[Rpm-maint] [rpm-software-management/rpm] Ignore subkeys that are expired or cannot be used for signing (Issue #1911)

Demi Marie Obenour notifications at github.com
Wed Feb 23 17:03:30 UTC 2022


> A consequence of ignoring expiration times is that expired certificates can still issue new signatures. Imagine an old distribution signing key being exfiltrated after it is expired. Now, all installations that still have that old certificate in their set of trusted certificates will consider newly created signatures valid, even though their copy of the certificate says it is expired.
> 
> A better way is to look at the creation time of the signature you want to verify, then ask the question whether the certificate and its signing subkeys are valid at that point in time.

This alone isn’t sufficient for primary keys.  The person with a copy of the secret key can just make a signature that claims to be from when the key was still valid.  They could also create a new self-signature that makes the key no longer expired. 
 A better solution is for distributions to generate their signing keys on smart cards, so that they can securely erase them once they are no longer in use.  Cryptographic Message Syntax, which is used by Windows for its code signing, solves the problem by means of a third-party time-stamping countersignature, which proves that the signature was actually made before a certain point in time.

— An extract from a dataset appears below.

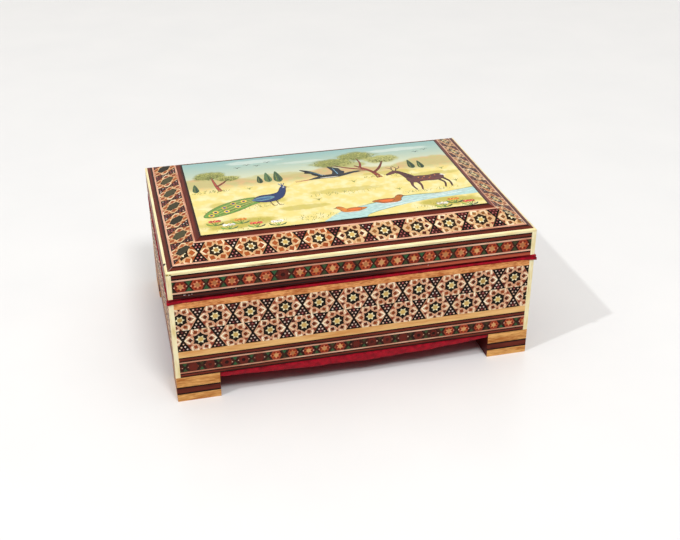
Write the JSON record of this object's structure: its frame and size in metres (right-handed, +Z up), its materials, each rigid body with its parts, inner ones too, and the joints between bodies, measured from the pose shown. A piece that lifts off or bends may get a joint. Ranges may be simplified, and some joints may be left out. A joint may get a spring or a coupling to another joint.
{
  "type": "khatam inlay box",
  "caption": "Rectangular hinged wooden box on four block feet, covered with khatam star inlay, with a raised bevelled lid.",
  "frame": {"origin": "on the surface under the feet, in the middle of the box's plan", "axes": "+X along the length, -Y towards the front that opens, +Z up"},
  "size_m": [0.161, 0.1106, 0.0702],
  "materials": {
    "core_wood": "satin",
    "light_wood": "gloss lacquer",
    "dark_wood": "gloss lacquer",
    "brown_wood": "gloss lacquer",
    "bone": "gloss",
    "star_bone": "gloss",
    "black_wood": "gloss lacquer",
    "star_band": "gloss lacquer",
    "panel": "gloss",
    "red_felt": "fuzzy",
    "red_velvet": "velvet",
    "brass": "satin"
  },
  "bodies": {
    "case": {"back_left_foot": "light_wood", "back_right_foot": "light_wood", "base_felt": "red_felt", "case_back_wall": "core_wood", "case_bottom_board": "core_wood", "case_corner_strips": "bone", "case_floor_lining": "red_velvet", "case_front_wall": "core_wood", "case_hinge_nails": "brass", "case_khatam_fillers": "black_wood", "case_khatam_star_hearts": "black_wood", "case_khatam_stars": "star_bone", "case_left_wall": "core_wood", "case_lower_bone_lines": "bone", "case_lower_dark_strips": "dark_wood", "case_lower_fillets": "light_wood", "case_right_wall": "core_wood", "case_rim_felt": "red_felt", "case_star_bands": "star_band", "case_upper_bone_lines": "bone", "case_upper_dark_strips": "dark_wood", "case_upper_fillets": "light_wood", "case_wall_linings": "red_velvet", "foot_dark_inlays": "dark_wood", "front_left_foot": "light_wood", "front_right_foot": "light_wood", "left_hinge_case_leaf": "brass", "left_hinge_pin": "brass", "right_hinge_case_leaf": "brass", "right_hinge_pin": "brass"},
    "lid": {"left_hinge_lid_leaf": "brass", "lid_back_rail": "core_wood", "lid_corner_strips": "bone", "lid_edging": "bone", "lid_front_rail": "core_wood", "lid_hinge_nails": "brass", "lid_inner_frame": "brown_wood", "lid_inner_lines": "star_bone", "lid_khatam_fillers": "black_wood", "lid_khatam_star_hearts": "black_wood", "lid_khatam_stars": "star_bone", "lid_left_rail": "core_wood", "lid_lower_bone_lines": "bone", "lid_lower_dark_strips": "dark_wood", "lid_outer_frame": "brown_wood", "lid_outer_lines": "star_bone", "lid_right_rail": "core_wood", "lid_rim_felt": "red_felt", "lid_star_bands": "star_band", "lid_top_board": "core_wood", "lid_top_lining": "red_velvet", "lid_upper_bone_lines": "bone", "lid_upper_dark_strips": "dark_wood", "lid_wall_linings": "red_velvet", "painted_panel": "panel", "right_hinge_lid_leaf": "brass"}
  },
  "joints": [
    {"name": "lid_hinge", "type": "hinge", "parent": "case", "child": "lid", "pos_m": [0, 0.05403, 0.04985], "axis": [-1, 0, 0], "range_deg": [0, 100]}
  ]
}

That said, RPM needs to be able to handle expired signatures in the rpmdb.  Could `RPMRC_NOTTRUSTED` be used for that?

> We don't look at expiry dates on main keys, on purpose. How are subkeys different?
> Ignoring keys that can't be used for signing seems reasonable though, I guess.

Subkeys are different because they provide a mechanism for key rotation.  Someone in possession of a subkey cannot simply increase the subkey’s validity arbitrarily, as only the primary key can create a new subkey binding signature.  One should also be able to revoke a subkey and mark signatures made by the subkey after a certain point as no longer valid.  This requires that RPM support subkey revocation.  I might be able to implement this, but I would need to know where to store the data.  @pmatilai any suggestions?